Artist Statement
The Moon has always fascinated me. The quality and character of moonlight is different than daylight--intriguing, mysterious, and loaded with historical and artistic significance. From our earliest beginnings, the Moon has exemplified the feminine, particularly female intuition and emotions. Traditionally, the phases of the Moon are associated with the cycles of birth, fullness, aging, and death. The Moon is also a symbol of regeneration and transformation, and the full moon is a symbol of wholeness. My main concern has been to use the light from the Moon to record my subjective perceptions and to capture some of the mystery that appears under the night sky. For that reason, I work far away from artificial light sources.
Process Statement
My working methods resemble those of explorers from a bygone era. I use a large format camera--a Wista 4 x 5 field camera with a Nikkor 150 mm lens. I use the swings and tilts of this camera to achieve "selective focus"--not everything at the same distance is equally in focus. The combination of moonlight and selective focus draws the viewer in to look more closely and to spend more time with the images. The exposures are long--anything can happen while the lens is open, especially when it's open for such a long time. And because I use film and not a digital camera, I don't see what I've got until later. I really like that element of chance, that lack of complete control over the product. The images are a result of the particular atmospheric conditions and the experience of being there at that specific time, under the night sky, exposed to the elements.

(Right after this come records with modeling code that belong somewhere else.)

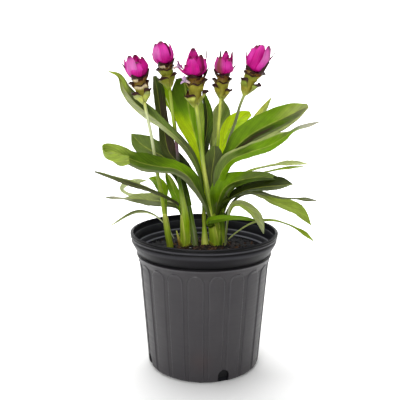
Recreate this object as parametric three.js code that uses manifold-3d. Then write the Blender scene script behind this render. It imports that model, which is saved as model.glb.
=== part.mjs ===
// Potted curcuma: a fluted ten inch nursery pot, its soil, and a clump of leafy shoots with five flower heads.
// Millimetres, +Z up, origin at the centre of the pot's base. The front of the plant faces -Y.
import * as THREE from 'three';
import Module from 'manifold-3d';

const wasm = await Module();
wasm.setup();

// Pot
const POT_HEIGHT = 239;
const LIP_RADIUS = 127;
const BASE_RADIUS = 90.5;
const FLUTES = 20;
const FLUTE_HALF_ANGLE = 5.9;
const FLUTE_EDGE_ANGLE = 0.8;
const FLUTE_RAISE = 1.3;
const FLUTE_SPRING_Z = 174;
const FLUTE_TOP_Z = 188.5;
const FLUTE_TOP_SHARE = 0.12;
const FLUTE_ARCH_HEIGHTS = [182, 186.5];
const FIRST_FLUTE_ANGLE = 11.2;
const ROUND_SEGMENTS = 32;
const BODY_FOOT_Z = 13;
const BODY_FOOT_RADIUS = 96.9;
const BODY_SLOPE = 0.0775;
// Radius, height and flute raise of the rounded foot, from the ground up.
const POT_FOOT = [[BASE_RADIUS, 0, 0], [94.4, 2.5, 0.5], [96.2, 7, FLUTE_RAISE]];
// Radius and height, from the foot of each profile up.
const COLLAR_PROFILE = [
  [BASE_RADIUS, 180], [108.6, 184], [112.8, 190.5], [116.5, 200.5], [113.9, 202.6], [123.4, 219.5], [126.4, 234],
  [LIP_RADIUS, 236.4], [126.2, 238.5], [125.0, POT_HEIGHT],
];
const CAVITY_PROFILE = [
  [88.5, 3], [94.2, 12], [106.4, 183], [110.4, 191], [113.6, 200], [112.2, 204], [120.8, 220],
  [124.2, POT_HEIGHT + 4],
];
const NOTCH_ANGLES = [20, 110, 200, 290];
const NOTCH_HALF_WIDTH = 9.5;
const NOTCH_SIDE_HEIGHT = 14.5;
const NOTCH_DEPTH = 6;
const NOTCH_OVERSHOOT = 10;
const NOTCH_ARCH_STEPS = 6;

// Soil
const SOIL_CLEARANCE = 0.5;
const SOIL_EDGE_Z = 200;
const SOIL_MIDDLE_Z = 206.5;
const SOIL_RINGS = [40, 88];
const SOIL_EDGE_RADIUS = 113.2;
const SOIL_MOUND_POWER = 0.6;
const SOIL_LUMP = 1.6;
const SOIL_SEED = 77;
const STEM_FOOT_Z = 184;
const FIT = 0.7;
const HOLE_LENGTH = 34;
const HOLE_SIDES = 8;
const HOLE_EASE = 1.09;
const LEAF_HOLE_WIDTHS = 2;

// Stems and leaves
const STEM_SIDES = 7;
const STEM_STEP = 42;
const LEAF_FOLD = 18;
const LEAF_WAVE = 1.2;
const LEAF_WAVES = 2;
const LEAF_STATIONS = 12;
const RIB_THICKNESS = 1.7;
const MARGIN_THICKNESS = 0.95;
const STALK_THICKNESS = 1.7;
const STALK_CHANNEL = 12;
const WIDE_SECTION = [-1, -0.52, 0, 0.52, 1];
const NARROW_SECTION = [-1, 0, 1];
const NARROW_LEAF = 10;

// Flower heads
const BRACT_THICKNESS = 1.2;
const COMA_THICKNESS = 1.1;
const SCALE_CUP = 0.35;
const HEAD_COLUMNS = [-1, 0, 1];

const COLORS = {
  pot: 0x4b494c, soil: 0x2e2019, leaf: 0x5e8a1e, bract: 0xa9a83c, coma: 0xe838b8, floret: 0xd8b8dc,
};

const rad = THREE.MathUtils.degToRad;
const vec = (a) => new THREE.Vector3(a[0], a[1], a[2]);

function random(seed) {
  let s = seed;
  return () => {
    s = (s * 16807) % 2147483647;
    return s / 2147483647;
  };
}

// A closed body from vertices and triangles.
function body(points, triangles) {
  return new wasm.Manifold(new wasm.Mesh({
    numProp: 3,
    vertProperties: new Float32Array(points.flatMap((p) => [p.x, p.y, p.z])),
    triVerts: new Uint32Array(triangles),
  }));
}

// Rings of equal length joined into a skin, with a fan over each end. The rings run anticlockwise seen from the last.
function skin(rings) {
  const n = rings[0].length;
  const points = rings.flat();
  const triangles = [];
  for (let i = 0; i + 1 < rings.length; i += 1) {
    for (let j = 0; j < n; j += 1) {
      const a = i * n + j;
      const b = i * n + ((j + 1) % n);
      triangles.push(a, b, b + n, a, b + n, a + n);
    }
  }
  const last = (rings.length - 1) * n;
  const centre = (ring) => ring.reduce((sum, p) => sum.add(p), new THREE.Vector3()).divideScalar(n);
  points.push(centre(rings[0]), centre(rings[rings.length - 1]));
  for (let j = 0; j < n; j += 1) {
    const k = (j + 1) % n;
    triangles.push(points.length - 2, k, j, points.length - 1, last + j, last + k);
  }
  return body(points, triangles);
}

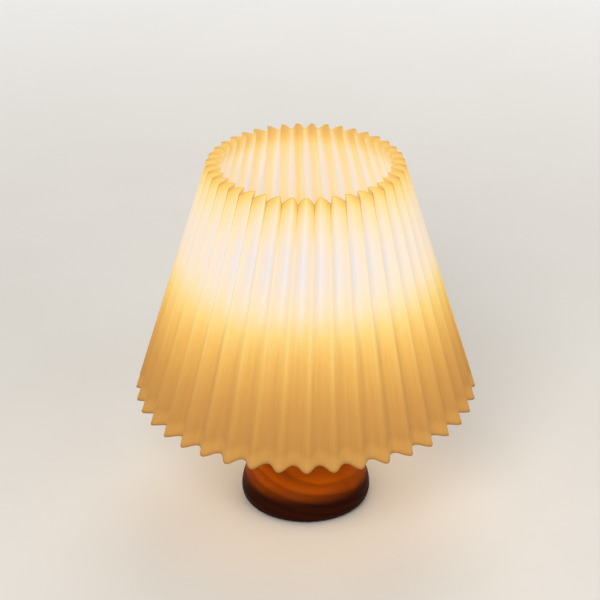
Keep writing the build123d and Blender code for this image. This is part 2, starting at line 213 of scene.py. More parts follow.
class Tree:
    """A node tree under construction, with short calls for its nodes."""

    def __init__(self, tree: bpy.types.NodeTree) -> None:
        """Keeps the tree that the nodes go into."""
        self.tree = tree

    def place(self, kind: str, values: dict[str | int, Value] | None = None,
              **settings: object) -> bpy.types.Node:
        """Adds one node.

        Args:
            kind: The node's type name.
            values: Its inputs by name or number: a wire is linked, anything else is set.
            settings: The node's own properties.

        Returns:
            The new node.
        """
        node = self.tree.nodes.new(kind)
        for name, setting in settings.items():
            setattr(node, name, setting)
        for name, value in (values or {}).items():
            self.feed(node.inputs[name], value)
        return node

    def get(self, kind: str, values: dict[str | int, Value] | None = None, output: int | str = 0,
            **settings: object) -> Wire:
        """Adds one node as place does, and returns one of its outputs."""
        return Wire(self, self.place(kind, values, **settings).outputs[output])

    def feed(self, socket: bpy.types.NodeSocket, value: Value) -> None:
        """Links a socket to a wire or sets its value. A colour may come without its alpha.

        Args:
            socket: The input.
            value: What it gets.
        """
        if isinstance(value, Wire):
            self.tree.links.new(value.socket, socket)
        elif socket.type == "RGBA":
            socket.default_value = (*value[:3], 1.0)
        else:
            socket.default_value = value

    def math(self, operation: str, *values: Value) -> Wire:
        """Adds a sum of one or more numbers."""
        return self.get("ShaderNodeMath", dict(enumerate(values)), operation=operation)

    def vector(self, operation: str, *values: Value) -> Wire:
        """Adds a sum of one or more vectors."""
        return self.get("ShaderNodeVectorMath", dict(enumerate(values)), operation=operation)

    def total(self, operation: str, first: Value, second: Value) -> Wire:
        """Adds a sum of two vectors where one of them is a vector, or else of two numbers."""
        sums = self.vector if is_vector(first) or is_vector(second) else self.math
        return sums(operation, first, second)

    def xyz(self, x: Value = 0.0, y: Value = 0.0, z: Value = 0.0) -> Wire:
        """Adds a vector made of three numbers."""
        return self.get("ShaderNodeCombineXYZ", {0: x, 1: y, 2: z})

    def point(self) -> Wire:
        """Adds the object coordinates of a material."""
        return self.get("ShaderNodeTexCoord", output="Object")

    def wires(self, node: bpy.types.Node) -> dict[str, Wire]:
        """Gives a node's outputs by name."""
        return {socket.name: Wire(self, socket) for socket in node.outputs}

    def call(self, group: "Group", values: dict[str, Value]) -> dict[str, Wire]:
        """Adds a node group with its own values and returns its outputs by name."""
        return self.wires(self.place(group.kind.value[1], values, node_tree=group.tree))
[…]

Barbara Yoshida is an American visual artist. She was born in Portland, Oregon, and now lives and works in New York City. She studied painting (M.A. at Hunter College, City University of New York, studying with Robert Morris, Tony Smith, Ray Parker and Vincent Longo; and B.A. at University of Washington, Seattle) and Japanese language at Columbia University, New York. She has had numerous exhibitions in countries around the world, including Poland, The Netherlands, Japan, Germany, Finland, Turkey, Egypt, Ukraine, Korea, India, England, France, Austria, China, Switzerland, Canada and Italy. Most recently she had a one-person exhibition of 80 prints in 2010 at Muzeum Narodowe w Gdansku (National Museum) in Gdansk, Poland, and during that same year she had solo shows at The University of the Arts in Philadelphia, Pennsylvania and Erlin Galéria in Budapest, Hungary, as well as being selected by Joyce Tenneson for "The View Project" at Naples Museum of Art in Florida. During 2012 Yoshida had her second one-person show in Tokyo, Japan. In 2007 Yoshida had two solo exhibitions in Budapest, Hungary, resulting in reviews in the Budapest Sun and Élet És Irodalom, two interviews for Duna TV, an interview for fotovilag Hungarian website for photography, and an article in Fotómuvészet magazine with nine full-page reproductions of her moonlight photographs.
Yoshida was invited to exhibit as part of Kaunas Photo Days 2006 in Kaunas, Lithuania and had three other solo shows that year: one in New York City and two in Scotland. Also in 2006, after participating as an exhibiting artist at FotoFest in Houston, Texas, she was chosen from nearly 1,300 photographers for "Photography Now: one hundred portfolios," a DVD-ROM created and distributed by Wright State University in Dayton, Ohio, and was invited to jury the Minnesota Print Biennial. Other solo exhibitions have been at George B. Dorr Museum in Bar Harbor, Maine; Hampshire College in Amherst, Massachusetts; North Idaho College in Coeur d'Alene, Idaho; and Johnson County College in Overland Park, Kansas. Her photogravures were shown at Atelier Lacourière Frélaut in Paris, as part of Le Mois de l'Estampe 2005, and seven prints were featured at Southeast Museum of Photography in Daytona Beach, Florida. She was honored to be included in Luna Córnea in 2004; Double Exposure online magazine in 2006; and Night and Low-Light Photography: Professional Techniques from Experts for Artistic and Commercial Success, published by Watson-Guptill in 2008.
In addition to photographing the US through a half-dozen artist's residencies for the National Park Service, Yoshida is also a former Light Work, Ucross, Blacklock Nature Sanctuary, Atlantic Center for the Arts (selected by Graciela Iturbide), and two-time MacDowell Colony fellow. Her work is in various public and private collections, including Museet for Fotokunst Brandts Klaedefabrik in Denmark; Southeast Museum of Photography; Frederick R. Weisman Art Museum; The Huntington Gardens Art Collection; Polaroid Corporation; Light Work; New York Public Library; The Demarco Skateraw Project in Scotland; Newark Public Library; Free Library of Philadelphia; The University of Dallas; and Arkansas State University.
In the past, Yoshida made a series of color landscape prints, worked in both photogravure and Van Dyke Brown, and made several series concerning the naked body, including self-portraits with masks, some of which were shot by moonlight. During the past twenty years, she has been working on two major projects: nocturnal landscapes featuring Neolithic standing stones in moonlight, begun in 2003, and a portrait series of women artists, begun in 1990 and now approaching 100 in number. She uses only analog photography.